[EXERCISE DIRECTIONS]:
How many of the lines below include "context"? Give the number and no other words.

[PROVIDED DATA]:
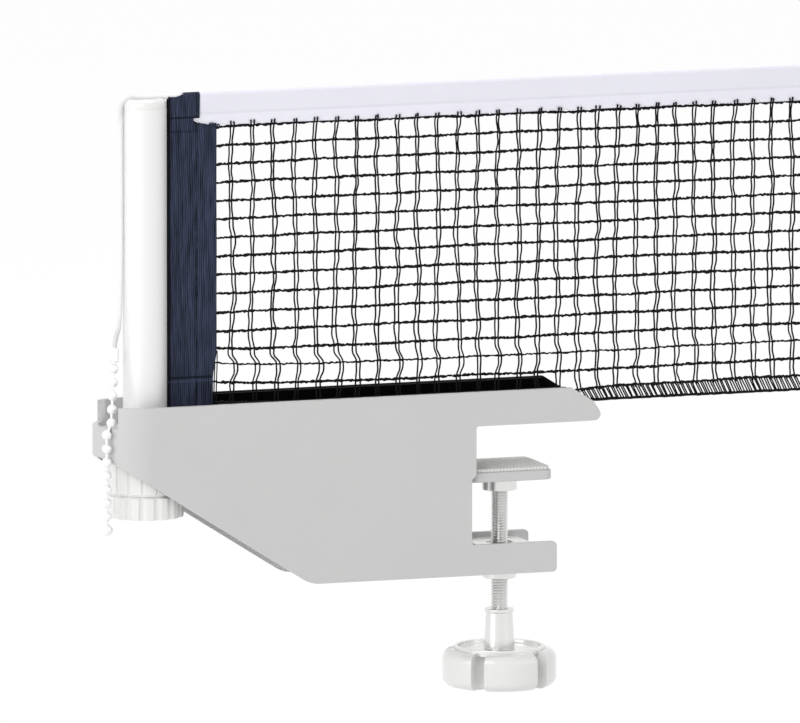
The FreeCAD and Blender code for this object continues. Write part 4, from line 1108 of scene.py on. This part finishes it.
class NETCLAMP_OT_chain(bpy.types.Operator):
    """Finishes the ball chain, its connector and the cord's stop"""

    bl_idname = "netclamp.chain"
    bl_label = "Ball chain"

    def execute(self, context):
        colours = context.scene.net_clamp_colours
        round_off(colours, cord_stop=0.0006)
        dress(["chain_connector", "chain_balls", "chain_links", "chain_end"], bead_plating(colours))
        return {"FINISHED"}


OPERATORS = [
    NETCLAMP_OT_stage,
    NETCLAMP_OT_bracket,
    NETCLAMP_OT_post,
    NETCLAMP_OT_jaw,
    NETCLAMP_OT_screw,
    NETCLAMP_OT_chain,
    NETCLAMP_OT_cord,
    NETCLAMP_OT_tape,
    NETCLAMP_OT_bands,
    NETCLAMP_OT_netting,
]


class NETCLAMP_PT_panel(bpy.types.Panel):
    """Lists the pieces of the net clamp with their sizes and colours"""

    bl_idname = "NETCLAMP_PT_panel"
    bl_label = "Net Clamp"
    bl_space_type = "VIEW_3D"
    bl_region_type = "UI"
    bl_category = "Net Clamp"

    def draw(self, context):
        for group in (context.scene.net_clamp_sizes, context.scene.net_clamp_colours):
            box = self.layout.box()
            for name in group.__annotations__:
                box.prop(group, name)
        for item in OPERATORS:
            self.layout.operator(item.bl_idname)


CLASSES = [NetClampSizes, NetClampColours, *OPERATORS, NETCLAMP_PT_panel]


def register():
    for item in CLASSES:
        bpy.utils.register_class(item)
    bpy.types.Scene.net_clamp_sizes = bpy.props.PointerProperty(type=NetClampSizes)
    bpy.types.Scene.net_clamp_colours = bpy.props.PointerProperty(type=NetClampColours)


def unregister():
    del bpy.types.Scene.net_clamp_colours
    del bpy.types.Scene.net_clamp_sizes
    for item in reversed(CLASSES):
        bpy.utils.unregister_class(item)


def main():
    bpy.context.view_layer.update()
    register()
    bpy.ops.netclamp.stage()
    bpy.ops.netclamp.bracket()
    bpy.ops.netclamp.post()
    bpy.ops.netclamp.jaw()
    bpy.ops.netclamp.screw()
    bpy.ops.netclamp.chain()
    bpy.ops.netclamp.cord()
    bpy.ops.netclamp.tape()
    bpy.ops.netclamp.bands()
    bpy.ops.netclamp.netting()


if __name__ == "__main__":
    main()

[WRITTEN ANSWER]:
5